**Task brief**
Print each line of the listing once more, precisely as given.
-=-=-=-=-
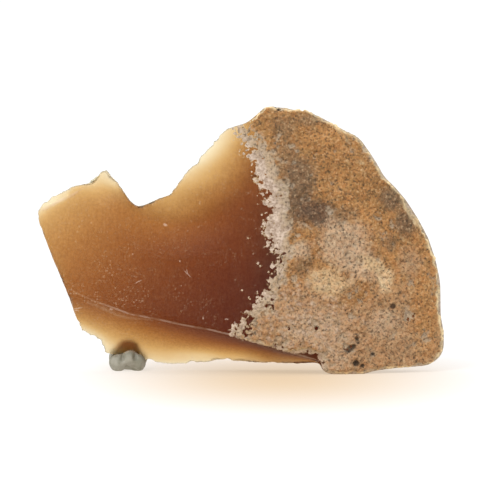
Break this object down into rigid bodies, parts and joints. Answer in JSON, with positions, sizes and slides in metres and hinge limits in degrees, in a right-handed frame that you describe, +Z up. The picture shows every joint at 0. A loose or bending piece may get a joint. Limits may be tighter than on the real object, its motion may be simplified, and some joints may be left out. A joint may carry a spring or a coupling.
{
  "type": "chert flake",
  "caption": "Translucent brown chert flake with rough nodule skin on one side, propped upright on a small lump of grey putty.",
  "frame": {"origin": "on the surface it stands on, below the centre of the whole object's box", "axes": "+Z up; +X along the flake's length towards the rough nodule skin; +Y away from the viewer, out of the smooth ventral face"},
  "size_m": [0.061, 0.0152, 0.0399],
  "materials": {
    "chert": "satin",
    "putty": "matte"
  },
  "bodies": {
    "root": {"chert": "chert", "mounting_putty": "putty"}
  },
  "joints": []
}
-=-=-=-=-
**Result of the task**
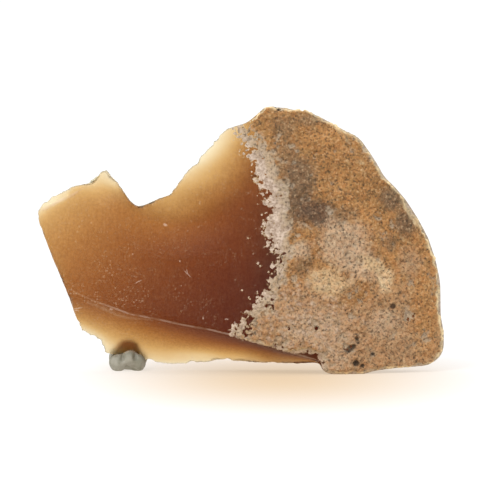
Break this object down into rigid bodies, parts and joints. Answer in JSON, with positions, sizes and slides in metres and hinge limits in degrees, in a right-handed frame that you describe, +Z up. The picture shows every joint at 0. A loose or bending piece may get a joint. Limits may be tighter than on the real object, its motion may be simplified, and some joints may be left out. A joint may carry a spring or a coupling.
{
  "type": "chert flake",
  "caption": "Translucent brown chert flake with rough nodule skin on one side, propped upright on a small lump of grey putty.",
  "frame": {"origin": "on the surface it stands on, below the centre of the whole object's box", "axes": "+Z up; +X along the flake's length towards the rough nodule skin; +Y away from the viewer, out of the smooth ventral face"},
  "size_m": [0.061, 0.0152, 0.0399],
  "materials": {
    "chert": "satin",
    "putty": "matte"
  },
  "bodies": {
    "root": {"chert": "chert", "mounting_putty": "putty"}
  },
  "joints": []
}